Pourquoi ce jour de célébration ne serait-il pas l’occasion de revisiter les fondements de notre vivre ensemble sous la triple bannière de la Liberté, de l’Egalité et de la Fraternité, valeurs éternelles toujours à conquérir, à défendre et à faire vivre ? Cela aurait infiniment plus de sens que de subir passivement une parade militaire d’un autre âge. La fête nationale, qu’il ne s’agit pas de remettre en cause, aurait alors les accents enthousiastes d’un pays qui veut encore être acteur de l’Histoire, ouvert aux défis du XXIème siècle. Un pays qui ne succombe pas à la peur de l’avenir, mais qui le construit sans renier son identité républicaine.

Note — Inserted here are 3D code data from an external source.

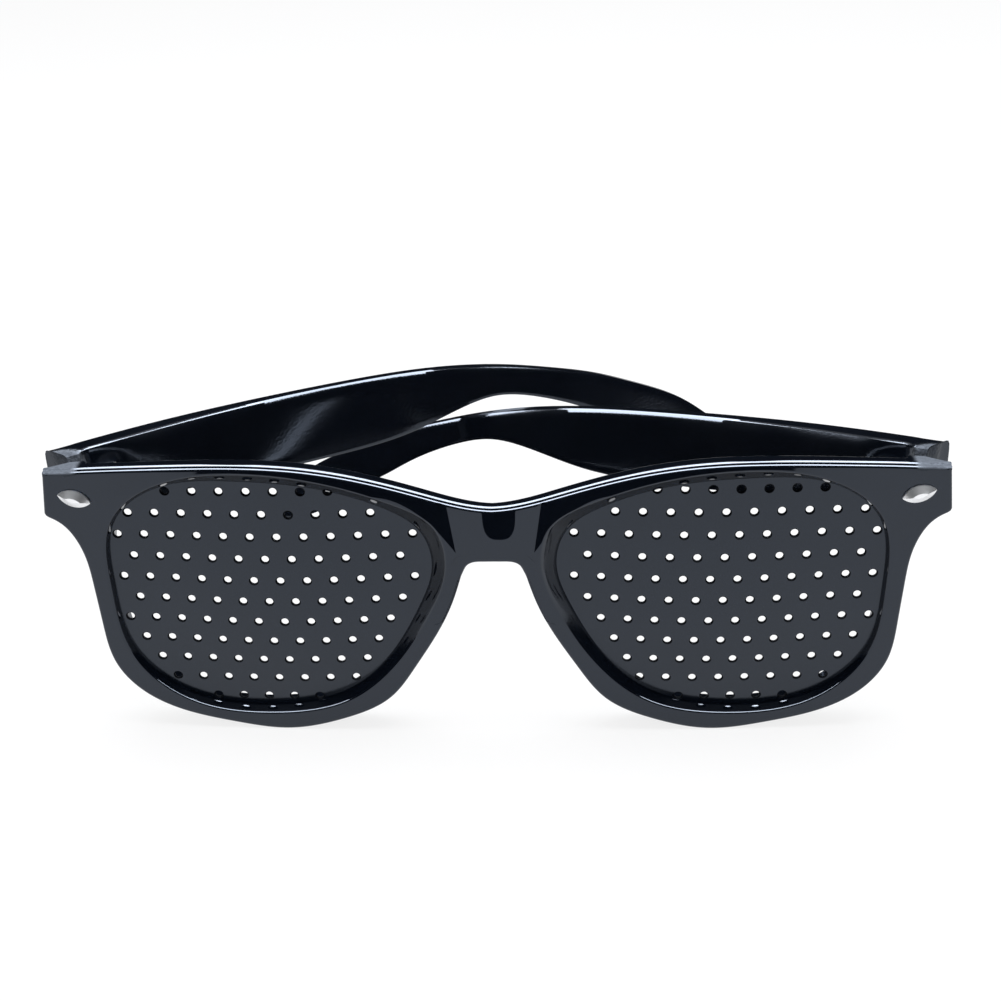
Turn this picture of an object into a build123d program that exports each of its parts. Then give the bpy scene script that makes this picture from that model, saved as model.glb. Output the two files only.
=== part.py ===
from build123d import *
import os
from math import ceil, cos, hypot, radians, sin, sqrt, tan

os.makedirs("parts", exist_ok=True)

# Pinhole glasses, half folded, standing on their rims. Millimetres, +Z up, the front faces -Y.
# The origin is on the floor, below the middle of the whole object's box. Left and right are as seen
# from in front, so left is -X.

# How far the modelling frame, with the middle of the lens plates' crowns at Y 0, lies from the origin
middle_x = -0.146
middle_y = 45.397
floor_z = 0.0

# Driving sizes of the front
front_half_width = 72.0
front_height = 49.6
front_bow_radius = 1100.0
front_face_y = -1.0
front_back_y = 5.0
brow_top_depth = 2.4
brow_back_slope = 38.0
outer_rim = 9.6
bridge_half_width = 10.1
brow_depth = 3.2
under_rim = 3.8
overrun = 2.0

# Driving sizes of the lens plates, each a shallow dome with its crown to the front
dome_radius = 112.5
dome_tilt = 1.68
lens_thickness = 1.0
crown_shift = 0.55
lens_half_width = (front_half_width - outer_rim - bridge_half_width) / 2
lens_half_height = (front_height - brow_depth - under_rim) / 2
lens_middle_x = bridge_half_width + lens_half_width
lens_centre_x = lens_middle_x + crown_shift
lens_centre_z = under_rim + lens_half_height
groove_depth = 0.8
lens_clearance = 0.1
back_lip = 1.1
rim_wall = 1.6
plate_edges = 48
bevel_width = 2.5
bevel_floor_y = 2.1

# Pinholes: rows are staggered by half a pitch, and the first hole of each row is counted in half
# pitches from the nose side of the lens
hole_radius = 0.75
hole_sides = 6
hole_pitch = 4.35
row_pitch = 3.9
row_counts = (7, 10, 12, 11, 12, 11, 11, 10, 9, 8, 6)
row_starts = (6, 3, 0, 1, 0, 1, 2, 3, 4, 5, 8)
middle_row = 5
middle_step = 11

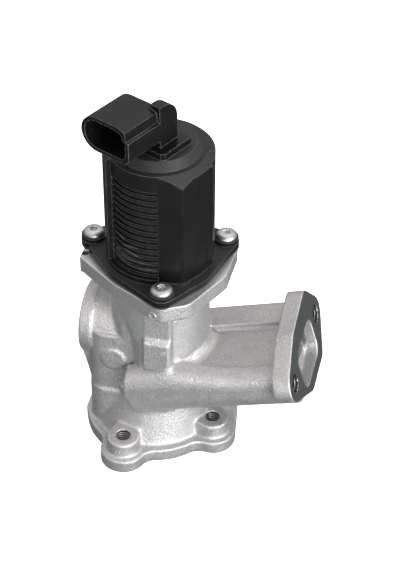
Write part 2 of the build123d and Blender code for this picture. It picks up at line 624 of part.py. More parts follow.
def sensor_cover():
    """End cap: sloping rim, plinth, neck and plug socket, hollow over the sensor."""
    cap = turned((0, ACT_TOP), (RING_R, ACT_TOP), (RING_R, ACT_TOP + 0.6), (CAP_TOP_R, CAP_TOP), (0, CAP_TOP))
    cap += rod(SPIGOT_R, CORE_TOP, ACT_TOP + 1)
    plinth = PLAN * slab(PLINTH_BACK, PLINTH_FRONT, PLINTH_LEFT, PLINTH_RIGHT, ACT_TOP + 1, PLINTH_TOP)
    cap += plinth & rod(CAP_TOP_R - 0.6, ACT_TOP, PLINTH_TOP + 1)
    top = PLUG_Z + PLUG_H / 2
    for left, height in ((NECK_LEFT, top + NECK_LOW), (NECK_STEP, top + NECK_HIGH)):
        neck = slab(NECK_REAR, NECK_FRONT, left, NECK_RIGHT, PLINTH_TOP - 1, height)
        rear_top = neck.edges().filter_by(Axis.Y).group_by(Axis.Z)[-1].sort_by(Axis.X)[0]
        cap += PLAN * fillet(rear_top, NECK_REAR_R)
    cap += extrude(PLUG_PLANE * socket_outline(), -PLUG_LEN)
    cap -= extrude(PLUG_PLANE * socket_outline(PLUG_WALL), -PLUG_DEPTH)
    cap -= rod(SPIGOT_BORE_R, CORE_TOP - 1, WELL_TOP_WIDE) + rod(SENSOR_WELL_R, WELL_TOP_WIDE - 1, SENSOR_ROOF)
    cap -= seal_groove()
    cap -= PLAN * track_slot()
    return cap - connector_pins()


def seal_groove():
    middle = (CORE_TOP + ACT_TOP) / 2 + 1
    return tube(SPIGOT_R + 1, SPIGOT_R - 2 * RING_SEAL_R, middle - RING_SEAL_R, middle + RING_SEAL_R)


def cap_seal():
    middle = (CORE_TOP + ACT_TOP) / 2 + 1
    return Pos(0, 0, middle) * Torus(SPIGOT_R - RING_SEAL_R, RING_SEAL_R)


def track_slot():
    """Where the sensor's track plate stands, in the socket's own directions."""
    return slab(-TRACK_DIST - TRACK_T, -TRACK_DIST, -TRACK_W / 2, TRACK_W / 2, CORE_TOP + 1.2, SENSOR_ROOF - 1)


def sensor_track():
    return PLAN * track_slot()


def sensor_plunger():
    """Rod that stands on the stem, with the carrier for the wiper."""
    pin = rod(PLUNGER_R, STEM_TOP + SEAT_GAP, PLUNGER_TOP)
    return pin + rod(CARRIER_R, CARRIER_Z0, CARRIER_Z0 + CARRIER_T)


def sensor_wiper():
    """Bent strip on the carrier that runs on the track."""
    x = -TRACK_DIST + 0.1
    foot = slab(x, -CARRIER_R + 0.6, -1.5, 1.5, CARRIER_Z0 + CARRIER_T, CARRIER_Z0 + CARRIER_T + 0.3)
    blade = slab(x, x + 0.3, -1.5, 1.5, CARRIER_Z0 + CARRIER_T, CARRIER_Z0 + CARRIER_T + 2.5)
    return PLAN * (foot + blade)


def each(maker, spots):
    """One group of separate solids, one for each place."""
    return Compound(children=[maker(spot).solid() for spot in spots])


NODES = {
    "valve_housing": valve_housing,
    "seat_ring": seat_ring,
    "stem_guide": stem_guide,
    "scraper_ring": scraper_ring,
    "stem_seal": stem_seal,
    "valve_stem": valve_stem,
    "poppet_head": poppet_head,
    "stem_clip": stem_clip,
    "armature": armature,
    "actuator_gasket": actuator_gasket,
    "actuator_housing": actuator_housing,
    "compression_sleeves": lambda: each(compression_sleeve, SCREW_SPOTS),
    "actuator_screws": lambda: each(actuator_screw, SCREW_SPOTS),
    "bottom_plate": bottom_plate,
    "yoke_tube": yoke_tube,
    "guide_sleeve": guide_sleeve,
    "coil_bobbin": coil_bobbin,
    "coil_winding": coil_winding,
    "coil_terminals": coil_terminals,
    "top_plate": top_plate,
    "fixed_core": fixed_core,
    "return_spring": lambda: coil_spring(SPRING_MEAN_R, SPRING_WIRE_R, SPRING_TURNS,
                                         ARMATURE_TOP - SPRING_POCKET_D, CORE_Z0 + CORE_POCKET_D),
    "sensor_cover": sensor_cover,
    "cap_seal": cap_seal,
    "connector_pins": connector_pins,
    "sensor_track": sensor_track,
    "sensor_plunger": sensor_plunger,
    "sensor_wiper": sensor_wiper,
    "sensor_spring": lambda: coil_spring(SENSOR_SPRING_R, SENSOR_WIRE_R, SENSOR_TURNS,
                                         CARRIER_Z0 + CARRIER_T, SENSOR_ROOF),
}

os.makedirs("parts", exist_ok=True)
for name, make in NODES.items():
    export_step(make(), f"parts/{name}.step")
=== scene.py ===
"""Looks of the valve: materials, cast and machined detail, screws, threads, light and camera.

Metres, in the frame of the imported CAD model: the valve's axis is Z and its base stands on z = 0.
Places and sizes named here are in millimetres, and MM turns them into metres.
"""
import json
import math

import bmesh
import bpy
import numpy as np
from mathutils import Matrix, Vector
from mathutils.bvhtree import BVHTree


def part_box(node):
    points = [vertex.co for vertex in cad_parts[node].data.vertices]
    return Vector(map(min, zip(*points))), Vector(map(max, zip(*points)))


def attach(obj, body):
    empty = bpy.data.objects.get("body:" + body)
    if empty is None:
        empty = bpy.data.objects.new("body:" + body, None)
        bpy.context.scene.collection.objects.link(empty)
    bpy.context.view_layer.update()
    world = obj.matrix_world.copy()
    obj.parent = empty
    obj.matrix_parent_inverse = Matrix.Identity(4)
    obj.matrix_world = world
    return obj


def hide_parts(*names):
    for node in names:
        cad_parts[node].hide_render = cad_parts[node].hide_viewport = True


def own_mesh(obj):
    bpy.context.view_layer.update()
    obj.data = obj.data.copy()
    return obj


MM = 0.001


def rad(degrees):
    return math.radians(degrees)


def polar(radius, angle, x=0.0, y=0.0):
    return (x + radius * math.cos(rad(angle)), y + radius * math.sin(rad(angle)))


# --- Places taken over from the CAD source (mm) -----------------------------------------------
BASE_MIDDLE = (-3.8, -1.0)
BASE_HOLE_R = 33.3
BASE_HOLE_ANGLES = (-101.7, -17.1, 118.0)
THREAD_R = 3.4
BOSS_TOP = 14.4
SCREW_PLACES = ((31.7, -74.2), (31.7, 29.4), (32.8, 174.0))
SCREW_SEAT = 104.4
FLANGE_TOP = 98.6
DUCT_TILT = rad(16.5)
DUCT_AXIS_Z = 39.2
DUCT_FACE = 72.4
DUCT_HOLES = ((-25.35, -1.65), (25.35, -1.65))
DUCT_HOLE_R = 4.3
DUCT_HOLE_DEPTH = 8.8
PORT_Z = 57.5
PORT_BORE_R = 13.5
PORT_END = 36.0
BARREL_CORNER = (16.5, -21.6)  # upright corner between the ribs and the flat

BASE_HOLES = [polar(BASE_HOLE_R, a, *BASE_MIDDLE) for a in BASE_HOLE_ANGLES]
SCREWS = [polar(r, a) for r, a in SCREW_PLACES]
DUCT_OUT = Vector((math.cos(DUCT_TILT), 0, math.sin(DUCT_TILT)))
DUCT_UP = Vector((-math.sin(DUCT_TILT), 0, math.cos(DUCT_TILT)))
DUCT_ORIGIN = Vector((0, 0, DUCT_AXIS_Z))


def duct_point(p, q, along=DUCT_FACE):
    """Point of the duct's own frame: p toward the back, q up its section, along its axis."""
    return DUCT_ORIGIN + DUCT_OUT * along + Vector((0, p, 0)) + DUCT_UP * q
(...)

Je sais que ces propos choqueront, voire indigneront ceux qui ne peuvent envisager que ce tabou national soit brisé. Le civisme de dissentiment est pourtant une exigence de la démocratie… Et ce n’est point faire l’apologie du pacifisme que d’enfoncer un coin dans l’institution militaire. Le pacifisme dénonce avec raison les horreurs de la guerre et refuse également avec raison les moyens de la guerre, mais il ne propose rien pour combattre les injustices et les tyrannies. Il nous faut sortir des insuffisances du pacifisme pour entrer dans la dynamique et le réalisme de la non-violence qui résiste aux injustices, propose des alternatives crédibles à la guerre et construit durablement la paix dans la cohérence des moyens employés avec la fin espérée. Il s’agit de sortir de la culture de la violence dont le défilé militaire du 14 juillet est l’un des symboles visibles et médiatiques pour entrer dans une culture de la non-violence qui offre une nouvelle espérance aux générations futures. Il est en effet urgent de préparer l’avenir de notre « Terre-patrie » bien malmenée par une multitude d’idéologies de l’intolérance, de la violence et de la guerre. C’est pourquoi l’éducation à la non-violence et à la paix devrait être l’un des investissements majeurs de nos sociétés pour consolider et améliorer notre vivre ensemble.